Some of the more memorable tracks include the brain-destroying, mind-melting “Youm Yakram al Jaban” and the flowing if more chaotic “Bat Al Thaar Nar Muheja”. “Um Al Qashaam” features the most thunderous beats and blast-beats along with almost laughably cartoony deranged quarter-tone melodies. Each succeeding song is crazier than the one before and I just wonder where and how the guys find the inspiration to think up the most bat-shit insane tunes and rhythms as each song wipes my brain clean of everything it thought it knew. I’m sure the musicians themselves can see the humour present in mashing together the most brutal metal rhythms and beats and Oriental tunes.
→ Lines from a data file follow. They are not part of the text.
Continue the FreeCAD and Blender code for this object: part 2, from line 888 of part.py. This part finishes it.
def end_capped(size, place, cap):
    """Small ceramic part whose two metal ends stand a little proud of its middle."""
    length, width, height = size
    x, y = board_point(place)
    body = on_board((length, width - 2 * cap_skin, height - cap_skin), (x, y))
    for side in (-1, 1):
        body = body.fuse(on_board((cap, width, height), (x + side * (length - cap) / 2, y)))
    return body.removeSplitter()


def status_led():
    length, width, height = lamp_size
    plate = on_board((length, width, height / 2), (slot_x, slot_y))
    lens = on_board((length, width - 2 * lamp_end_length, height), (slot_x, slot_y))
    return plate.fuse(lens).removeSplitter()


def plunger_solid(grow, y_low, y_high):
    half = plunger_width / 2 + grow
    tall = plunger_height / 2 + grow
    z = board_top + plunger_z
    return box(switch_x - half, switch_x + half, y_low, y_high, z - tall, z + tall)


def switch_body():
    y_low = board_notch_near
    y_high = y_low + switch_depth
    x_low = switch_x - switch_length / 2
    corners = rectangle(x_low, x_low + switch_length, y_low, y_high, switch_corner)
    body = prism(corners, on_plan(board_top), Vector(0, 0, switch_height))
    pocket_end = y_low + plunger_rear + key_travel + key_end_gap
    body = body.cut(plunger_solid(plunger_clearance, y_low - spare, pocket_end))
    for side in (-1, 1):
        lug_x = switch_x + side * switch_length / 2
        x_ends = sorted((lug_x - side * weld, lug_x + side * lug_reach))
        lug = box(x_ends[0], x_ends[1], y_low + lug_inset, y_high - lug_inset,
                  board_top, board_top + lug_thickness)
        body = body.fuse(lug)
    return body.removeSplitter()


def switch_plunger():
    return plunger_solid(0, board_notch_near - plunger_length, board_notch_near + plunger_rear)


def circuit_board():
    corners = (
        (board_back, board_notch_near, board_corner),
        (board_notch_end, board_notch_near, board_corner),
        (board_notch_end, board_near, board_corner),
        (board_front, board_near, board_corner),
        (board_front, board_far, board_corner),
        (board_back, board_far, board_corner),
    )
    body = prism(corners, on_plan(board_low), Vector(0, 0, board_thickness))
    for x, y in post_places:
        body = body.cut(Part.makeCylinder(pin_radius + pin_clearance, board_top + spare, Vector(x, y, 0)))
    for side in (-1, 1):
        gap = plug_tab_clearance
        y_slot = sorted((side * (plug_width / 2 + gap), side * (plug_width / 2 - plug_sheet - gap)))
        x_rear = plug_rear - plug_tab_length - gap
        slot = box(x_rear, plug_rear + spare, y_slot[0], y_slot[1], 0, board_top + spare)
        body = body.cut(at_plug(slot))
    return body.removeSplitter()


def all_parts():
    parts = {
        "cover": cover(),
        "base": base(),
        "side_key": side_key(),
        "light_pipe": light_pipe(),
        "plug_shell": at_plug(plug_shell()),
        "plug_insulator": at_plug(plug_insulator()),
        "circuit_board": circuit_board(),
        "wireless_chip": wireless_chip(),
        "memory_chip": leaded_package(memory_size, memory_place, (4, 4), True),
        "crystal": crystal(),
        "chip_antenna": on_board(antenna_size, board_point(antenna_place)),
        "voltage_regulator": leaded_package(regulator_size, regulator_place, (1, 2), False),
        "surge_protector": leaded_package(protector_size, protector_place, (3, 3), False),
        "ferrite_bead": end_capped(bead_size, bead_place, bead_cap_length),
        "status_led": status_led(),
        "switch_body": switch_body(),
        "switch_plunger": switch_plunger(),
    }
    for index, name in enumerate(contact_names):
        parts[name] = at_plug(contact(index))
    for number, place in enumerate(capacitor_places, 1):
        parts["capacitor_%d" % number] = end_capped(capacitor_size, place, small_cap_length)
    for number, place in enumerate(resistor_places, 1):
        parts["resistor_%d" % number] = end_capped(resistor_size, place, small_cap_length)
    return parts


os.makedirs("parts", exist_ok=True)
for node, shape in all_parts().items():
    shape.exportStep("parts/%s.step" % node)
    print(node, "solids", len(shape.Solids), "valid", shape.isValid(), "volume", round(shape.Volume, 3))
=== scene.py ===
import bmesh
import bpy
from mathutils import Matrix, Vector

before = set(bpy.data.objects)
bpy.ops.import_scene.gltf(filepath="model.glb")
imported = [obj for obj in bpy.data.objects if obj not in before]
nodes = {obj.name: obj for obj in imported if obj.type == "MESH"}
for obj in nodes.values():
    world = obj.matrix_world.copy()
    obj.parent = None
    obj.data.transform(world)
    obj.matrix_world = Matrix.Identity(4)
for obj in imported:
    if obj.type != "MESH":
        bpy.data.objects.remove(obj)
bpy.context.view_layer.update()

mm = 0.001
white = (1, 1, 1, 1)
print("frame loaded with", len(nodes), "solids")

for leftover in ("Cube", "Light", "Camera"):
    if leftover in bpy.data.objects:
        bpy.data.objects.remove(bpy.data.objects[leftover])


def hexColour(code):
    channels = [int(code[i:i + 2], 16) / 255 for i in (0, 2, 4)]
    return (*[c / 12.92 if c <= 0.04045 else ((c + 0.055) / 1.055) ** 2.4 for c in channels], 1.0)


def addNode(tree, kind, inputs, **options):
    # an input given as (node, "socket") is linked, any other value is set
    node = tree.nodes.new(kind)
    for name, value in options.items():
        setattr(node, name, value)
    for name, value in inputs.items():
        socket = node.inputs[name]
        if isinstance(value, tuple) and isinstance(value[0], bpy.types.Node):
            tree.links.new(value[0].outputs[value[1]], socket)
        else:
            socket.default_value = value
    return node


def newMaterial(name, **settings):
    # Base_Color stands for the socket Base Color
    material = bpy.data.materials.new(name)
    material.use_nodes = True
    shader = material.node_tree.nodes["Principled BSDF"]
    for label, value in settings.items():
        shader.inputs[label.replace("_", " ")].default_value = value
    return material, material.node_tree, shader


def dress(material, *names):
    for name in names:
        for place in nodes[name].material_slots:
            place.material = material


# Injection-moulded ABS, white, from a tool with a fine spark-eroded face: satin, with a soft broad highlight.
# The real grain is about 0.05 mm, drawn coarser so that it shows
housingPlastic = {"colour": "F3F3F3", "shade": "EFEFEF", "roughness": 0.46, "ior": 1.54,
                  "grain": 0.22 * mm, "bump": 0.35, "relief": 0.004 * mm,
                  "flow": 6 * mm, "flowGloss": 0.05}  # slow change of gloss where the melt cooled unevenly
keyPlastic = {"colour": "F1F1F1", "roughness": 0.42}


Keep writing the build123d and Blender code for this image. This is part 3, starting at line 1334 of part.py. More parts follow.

For their part, Western listeners can experience something of the surrealism that folks in the Middle East have to live with, in societies at once ultra-modern and wealthy, yet still wrestling with an oppressive medieval political culture and the instability in nearby countries like Iraq and Syria.
As it progresses, the madness and the histrionics escalate further and the music threatens to drown under the sheer thunder and the almost-buffoonish melodies, rhythms and beats. Perhaps that chaos is part of what Al Namrood guys intend to say: that they live in an absurd world of unlikely pairings and polarities, and the only way to make sense of it all is to reflect some of that madness back at it.
The journey through the album is very exhausting and I’m not sure that I’d want to repeat it over and over. Maybe I’ll visit once or twice a year. I’d certainly recommend though that everyone who thinks they’re broad-minded about music, and music from the Middle East in particular, should listen to this album at least once.